Input for this task >>
________________________
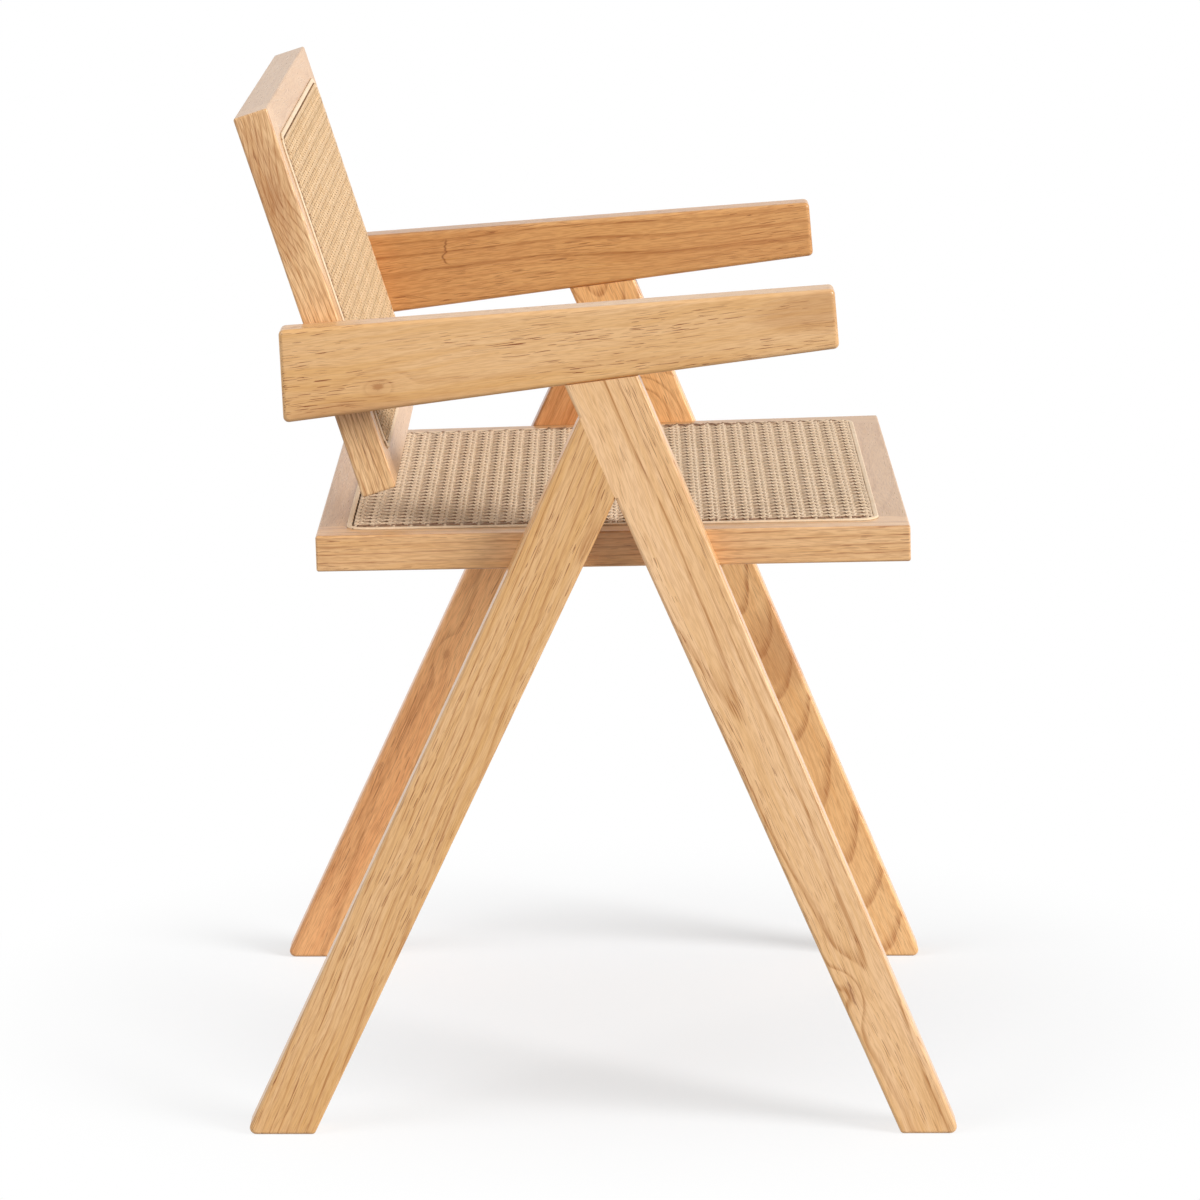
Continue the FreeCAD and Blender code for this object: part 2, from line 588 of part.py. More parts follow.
________________________
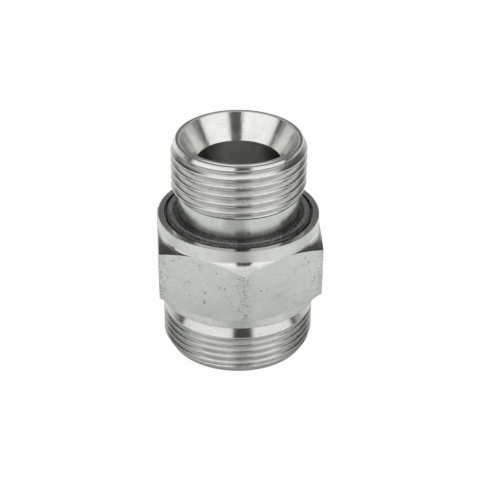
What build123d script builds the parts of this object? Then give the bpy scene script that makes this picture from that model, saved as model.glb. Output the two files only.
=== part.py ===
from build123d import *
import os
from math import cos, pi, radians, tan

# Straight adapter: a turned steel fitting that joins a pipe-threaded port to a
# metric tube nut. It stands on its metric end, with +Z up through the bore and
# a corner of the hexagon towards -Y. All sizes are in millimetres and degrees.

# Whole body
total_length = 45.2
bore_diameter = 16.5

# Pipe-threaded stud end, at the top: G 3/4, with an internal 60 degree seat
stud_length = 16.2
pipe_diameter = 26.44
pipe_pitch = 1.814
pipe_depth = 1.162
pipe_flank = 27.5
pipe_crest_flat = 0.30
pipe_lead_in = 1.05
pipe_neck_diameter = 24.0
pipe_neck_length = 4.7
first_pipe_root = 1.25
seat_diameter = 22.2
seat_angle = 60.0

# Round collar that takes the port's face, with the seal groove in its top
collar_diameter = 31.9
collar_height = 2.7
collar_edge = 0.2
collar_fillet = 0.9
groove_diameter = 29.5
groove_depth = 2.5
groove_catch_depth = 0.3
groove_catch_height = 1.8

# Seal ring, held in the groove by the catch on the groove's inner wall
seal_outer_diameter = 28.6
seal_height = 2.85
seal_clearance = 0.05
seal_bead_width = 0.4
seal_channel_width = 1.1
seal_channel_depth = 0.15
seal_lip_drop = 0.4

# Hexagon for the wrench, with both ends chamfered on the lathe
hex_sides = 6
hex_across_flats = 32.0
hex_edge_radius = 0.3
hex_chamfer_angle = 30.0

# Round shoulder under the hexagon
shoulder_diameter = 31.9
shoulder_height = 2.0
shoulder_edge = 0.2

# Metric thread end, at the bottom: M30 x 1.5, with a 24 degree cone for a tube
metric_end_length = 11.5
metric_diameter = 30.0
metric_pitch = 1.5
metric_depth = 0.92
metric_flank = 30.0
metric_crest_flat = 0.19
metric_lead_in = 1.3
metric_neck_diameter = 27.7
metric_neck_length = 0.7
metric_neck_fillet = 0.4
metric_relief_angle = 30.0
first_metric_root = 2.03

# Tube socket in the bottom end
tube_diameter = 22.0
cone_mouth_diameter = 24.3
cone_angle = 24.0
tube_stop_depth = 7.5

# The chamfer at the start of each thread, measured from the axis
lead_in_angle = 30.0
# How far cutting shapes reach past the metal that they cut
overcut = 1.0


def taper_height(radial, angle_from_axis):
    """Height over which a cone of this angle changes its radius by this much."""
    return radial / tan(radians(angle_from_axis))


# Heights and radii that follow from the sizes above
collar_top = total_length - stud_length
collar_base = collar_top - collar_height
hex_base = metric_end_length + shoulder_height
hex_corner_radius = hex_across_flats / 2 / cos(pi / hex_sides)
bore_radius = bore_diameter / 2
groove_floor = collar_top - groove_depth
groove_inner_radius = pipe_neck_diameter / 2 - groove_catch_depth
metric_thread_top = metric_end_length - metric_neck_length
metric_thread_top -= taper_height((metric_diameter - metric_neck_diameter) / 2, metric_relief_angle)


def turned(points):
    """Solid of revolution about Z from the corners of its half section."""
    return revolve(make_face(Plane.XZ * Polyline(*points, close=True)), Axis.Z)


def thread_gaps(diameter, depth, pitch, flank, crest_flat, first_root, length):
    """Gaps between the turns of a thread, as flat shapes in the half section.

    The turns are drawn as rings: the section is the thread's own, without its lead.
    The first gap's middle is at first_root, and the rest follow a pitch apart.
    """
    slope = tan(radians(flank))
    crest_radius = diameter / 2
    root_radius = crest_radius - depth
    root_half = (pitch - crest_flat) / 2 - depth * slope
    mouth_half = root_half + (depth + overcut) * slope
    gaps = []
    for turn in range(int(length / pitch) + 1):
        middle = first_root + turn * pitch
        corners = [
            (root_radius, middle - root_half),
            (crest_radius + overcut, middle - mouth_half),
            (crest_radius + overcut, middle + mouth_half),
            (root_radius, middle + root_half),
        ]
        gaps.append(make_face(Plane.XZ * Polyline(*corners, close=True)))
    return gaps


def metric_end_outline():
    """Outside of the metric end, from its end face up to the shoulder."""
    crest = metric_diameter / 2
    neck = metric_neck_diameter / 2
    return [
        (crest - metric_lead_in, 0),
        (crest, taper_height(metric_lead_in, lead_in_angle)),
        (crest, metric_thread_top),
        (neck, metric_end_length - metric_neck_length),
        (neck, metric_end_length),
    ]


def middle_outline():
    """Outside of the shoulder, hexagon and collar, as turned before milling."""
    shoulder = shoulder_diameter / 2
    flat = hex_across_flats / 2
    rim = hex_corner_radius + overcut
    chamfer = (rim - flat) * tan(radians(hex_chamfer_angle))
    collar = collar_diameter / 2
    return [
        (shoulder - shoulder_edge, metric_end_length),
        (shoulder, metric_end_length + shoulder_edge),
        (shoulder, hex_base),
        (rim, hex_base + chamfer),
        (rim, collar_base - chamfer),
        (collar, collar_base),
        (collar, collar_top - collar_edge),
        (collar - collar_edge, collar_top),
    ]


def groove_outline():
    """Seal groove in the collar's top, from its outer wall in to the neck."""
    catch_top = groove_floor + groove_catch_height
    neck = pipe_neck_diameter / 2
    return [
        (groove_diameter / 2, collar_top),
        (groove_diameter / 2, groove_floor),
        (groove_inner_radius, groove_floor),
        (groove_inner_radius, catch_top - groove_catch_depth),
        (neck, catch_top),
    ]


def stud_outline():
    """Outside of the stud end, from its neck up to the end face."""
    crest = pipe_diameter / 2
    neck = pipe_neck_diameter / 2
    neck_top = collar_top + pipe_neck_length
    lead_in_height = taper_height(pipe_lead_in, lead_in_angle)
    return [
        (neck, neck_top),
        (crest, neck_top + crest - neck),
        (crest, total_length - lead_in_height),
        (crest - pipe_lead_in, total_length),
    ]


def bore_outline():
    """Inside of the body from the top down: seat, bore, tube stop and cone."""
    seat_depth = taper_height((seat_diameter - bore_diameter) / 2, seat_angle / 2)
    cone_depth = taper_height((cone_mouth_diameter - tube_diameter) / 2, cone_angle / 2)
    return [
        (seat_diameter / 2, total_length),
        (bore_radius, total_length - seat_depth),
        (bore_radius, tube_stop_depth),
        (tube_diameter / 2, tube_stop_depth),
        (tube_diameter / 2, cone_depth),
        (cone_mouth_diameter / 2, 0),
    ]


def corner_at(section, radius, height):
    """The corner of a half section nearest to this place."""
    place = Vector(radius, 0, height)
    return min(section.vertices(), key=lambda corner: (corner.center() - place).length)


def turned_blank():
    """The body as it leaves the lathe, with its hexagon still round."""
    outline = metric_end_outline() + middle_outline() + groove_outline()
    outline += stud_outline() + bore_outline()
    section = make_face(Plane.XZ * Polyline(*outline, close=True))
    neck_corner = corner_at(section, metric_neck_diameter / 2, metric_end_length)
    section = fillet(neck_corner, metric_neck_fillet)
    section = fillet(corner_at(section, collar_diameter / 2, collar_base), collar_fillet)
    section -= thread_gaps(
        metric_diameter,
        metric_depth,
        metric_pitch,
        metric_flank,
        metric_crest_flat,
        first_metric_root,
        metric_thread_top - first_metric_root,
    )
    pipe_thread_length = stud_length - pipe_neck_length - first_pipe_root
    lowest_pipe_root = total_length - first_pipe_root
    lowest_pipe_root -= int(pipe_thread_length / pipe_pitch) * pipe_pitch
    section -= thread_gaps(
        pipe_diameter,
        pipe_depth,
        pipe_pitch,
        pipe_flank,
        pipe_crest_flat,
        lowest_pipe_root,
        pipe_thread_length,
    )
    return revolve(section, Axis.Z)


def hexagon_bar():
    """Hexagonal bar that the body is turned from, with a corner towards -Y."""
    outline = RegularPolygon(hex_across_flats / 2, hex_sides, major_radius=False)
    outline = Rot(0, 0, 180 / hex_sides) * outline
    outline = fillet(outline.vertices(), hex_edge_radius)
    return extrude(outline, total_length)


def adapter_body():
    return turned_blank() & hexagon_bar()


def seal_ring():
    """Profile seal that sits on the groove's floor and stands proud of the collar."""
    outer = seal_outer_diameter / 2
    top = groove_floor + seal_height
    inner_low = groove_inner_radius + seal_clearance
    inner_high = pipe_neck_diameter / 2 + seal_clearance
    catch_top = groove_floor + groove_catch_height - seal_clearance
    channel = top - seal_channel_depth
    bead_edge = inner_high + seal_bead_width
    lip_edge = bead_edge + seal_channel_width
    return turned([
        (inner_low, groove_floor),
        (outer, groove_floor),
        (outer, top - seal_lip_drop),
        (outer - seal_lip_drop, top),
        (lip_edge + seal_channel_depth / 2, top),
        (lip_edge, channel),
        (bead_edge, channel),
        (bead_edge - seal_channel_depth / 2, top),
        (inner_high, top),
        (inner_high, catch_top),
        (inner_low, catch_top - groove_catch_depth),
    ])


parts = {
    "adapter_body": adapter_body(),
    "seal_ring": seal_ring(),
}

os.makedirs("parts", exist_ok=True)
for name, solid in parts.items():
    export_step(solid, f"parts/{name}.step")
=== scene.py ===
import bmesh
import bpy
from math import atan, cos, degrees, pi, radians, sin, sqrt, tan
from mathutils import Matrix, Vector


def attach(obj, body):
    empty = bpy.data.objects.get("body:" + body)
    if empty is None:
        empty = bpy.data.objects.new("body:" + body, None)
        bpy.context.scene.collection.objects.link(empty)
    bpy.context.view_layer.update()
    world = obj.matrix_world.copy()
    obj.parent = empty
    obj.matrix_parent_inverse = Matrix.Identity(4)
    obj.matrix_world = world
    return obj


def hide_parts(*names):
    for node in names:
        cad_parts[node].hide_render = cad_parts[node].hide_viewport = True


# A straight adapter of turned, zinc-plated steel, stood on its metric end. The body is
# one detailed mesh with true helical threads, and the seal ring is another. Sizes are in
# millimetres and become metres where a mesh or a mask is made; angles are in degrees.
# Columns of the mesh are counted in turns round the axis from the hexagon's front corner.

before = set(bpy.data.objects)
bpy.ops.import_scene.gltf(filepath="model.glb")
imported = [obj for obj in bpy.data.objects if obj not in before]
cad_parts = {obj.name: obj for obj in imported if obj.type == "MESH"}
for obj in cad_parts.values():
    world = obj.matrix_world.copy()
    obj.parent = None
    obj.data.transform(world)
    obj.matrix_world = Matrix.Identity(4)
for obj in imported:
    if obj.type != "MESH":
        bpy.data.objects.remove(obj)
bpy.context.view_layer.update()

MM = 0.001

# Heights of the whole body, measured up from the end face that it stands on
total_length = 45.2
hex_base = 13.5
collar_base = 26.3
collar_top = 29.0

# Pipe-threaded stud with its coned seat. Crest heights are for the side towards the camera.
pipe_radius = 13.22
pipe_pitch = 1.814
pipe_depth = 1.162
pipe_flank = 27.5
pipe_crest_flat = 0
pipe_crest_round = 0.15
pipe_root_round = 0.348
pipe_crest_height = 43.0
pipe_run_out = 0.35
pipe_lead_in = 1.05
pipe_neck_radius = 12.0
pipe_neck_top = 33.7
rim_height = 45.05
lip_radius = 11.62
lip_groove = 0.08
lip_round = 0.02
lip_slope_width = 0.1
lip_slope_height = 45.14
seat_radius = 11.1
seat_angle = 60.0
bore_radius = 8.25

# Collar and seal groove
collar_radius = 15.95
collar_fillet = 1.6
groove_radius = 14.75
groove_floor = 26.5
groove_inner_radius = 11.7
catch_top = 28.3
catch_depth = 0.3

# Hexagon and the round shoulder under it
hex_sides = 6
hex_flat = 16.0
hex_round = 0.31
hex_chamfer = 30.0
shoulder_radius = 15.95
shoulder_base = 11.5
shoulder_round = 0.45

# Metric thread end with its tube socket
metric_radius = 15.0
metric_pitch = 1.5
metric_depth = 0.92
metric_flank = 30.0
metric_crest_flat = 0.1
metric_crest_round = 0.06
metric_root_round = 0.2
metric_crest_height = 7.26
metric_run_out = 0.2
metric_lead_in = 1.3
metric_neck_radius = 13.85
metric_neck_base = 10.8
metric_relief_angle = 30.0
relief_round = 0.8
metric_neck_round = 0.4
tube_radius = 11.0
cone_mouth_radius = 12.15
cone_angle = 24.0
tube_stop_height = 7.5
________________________
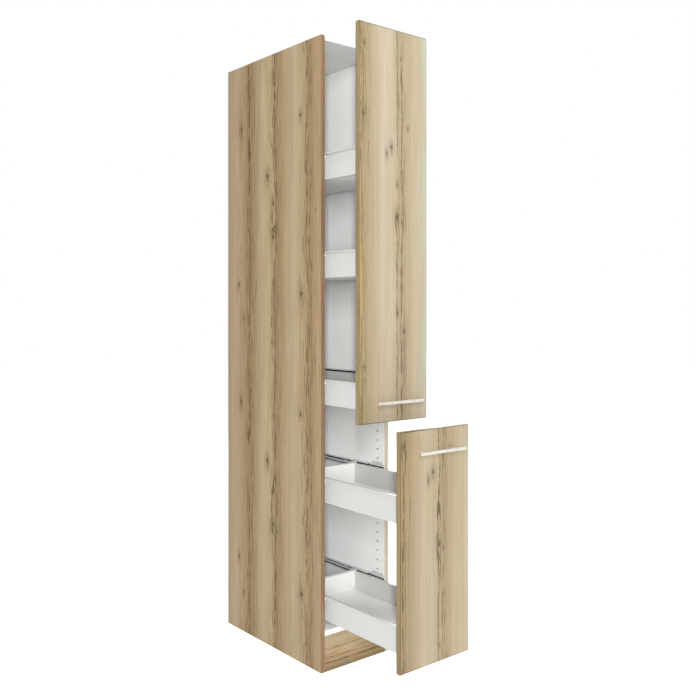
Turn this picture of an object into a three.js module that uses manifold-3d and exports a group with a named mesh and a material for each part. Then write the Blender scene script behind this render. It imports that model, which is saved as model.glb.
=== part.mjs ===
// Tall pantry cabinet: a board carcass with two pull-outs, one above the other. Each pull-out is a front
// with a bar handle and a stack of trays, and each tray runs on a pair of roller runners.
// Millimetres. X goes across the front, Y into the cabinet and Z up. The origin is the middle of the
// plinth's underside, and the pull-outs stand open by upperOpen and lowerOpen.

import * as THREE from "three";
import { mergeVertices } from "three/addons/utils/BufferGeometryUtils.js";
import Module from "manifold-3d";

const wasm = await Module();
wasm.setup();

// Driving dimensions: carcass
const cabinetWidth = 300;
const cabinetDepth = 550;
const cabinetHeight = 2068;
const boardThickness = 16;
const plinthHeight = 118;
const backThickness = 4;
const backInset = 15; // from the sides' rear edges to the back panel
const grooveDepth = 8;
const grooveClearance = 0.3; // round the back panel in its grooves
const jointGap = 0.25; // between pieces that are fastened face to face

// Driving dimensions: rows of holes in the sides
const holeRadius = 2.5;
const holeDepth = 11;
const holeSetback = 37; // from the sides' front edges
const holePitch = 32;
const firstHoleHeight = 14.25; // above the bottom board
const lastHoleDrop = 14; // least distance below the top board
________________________
Written problem >> From the line that contains "return extrude(outline, total_length)" through the line that contains "cad_parts[node].hide_render = cad_parts[node].hide_viewport", reproduce every line exactly, both end lines included.

Exercise result >>
    return extrude(outline, total_length)


def adapter_body():
    return turned_blank() & hexagon_bar()


def seal_ring():
    """Profile seal that sits on the groove's floor and stands proud of the collar."""
    outer = seal_outer_diameter / 2
    top = groove_floor + seal_height
    inner_low = groove_inner_radius + seal_clearance
    inner_high = pipe_neck_diameter / 2 + seal_clearance
    catch_top = groove_floor + groove_catch_height - seal_clearance
    channel = top - seal_channel_depth
    bead_edge = inner_high + seal_bead_width
    lip_edge = bead_edge + seal_channel_width
    return turned([
        (inner_low, groove_floor),
        (outer, groove_floor),
        (outer, top - seal_lip_drop),
        (outer - seal_lip_drop, top),
        (lip_edge + seal_channel_depth / 2, top),
        (lip_edge, channel),
        (bead_edge, channel),
        (bead_edge - seal_channel_depth / 2, top),
        (inner_high, top),
        (inner_high, catch_top),
        (inner_low, catch_top - groove_catch_depth),
    ])


parts = {
    "adapter_body": adapter_body(),
    "seal_ring": seal_ring(),
}

os.makedirs("parts", exist_ok=True)
for name, solid in parts.items():
    export_step(solid, f"parts/{name}.step")
=== scene.py ===
import bmesh
import bpy
from math import atan, cos, degrees, pi, radians, sin, sqrt, tan
from mathutils import Matrix, Vector


def attach(obj, body):
    empty = bpy.data.objects.get("body:" + body)
    if empty is None:
        empty = bpy.data.objects.new("body:" + body, None)
        bpy.context.scene.collection.objects.link(empty)
    bpy.context.view_layer.update()
    world = obj.matrix_world.copy()
    obj.parent = empty
    obj.matrix_parent_inverse = Matrix.Identity(4)
    obj.matrix_world = world
    return obj


def hide_parts(*names):
    for node in names:
        cad_parts[node].hide_render = cad_parts[node].hide_viewport = True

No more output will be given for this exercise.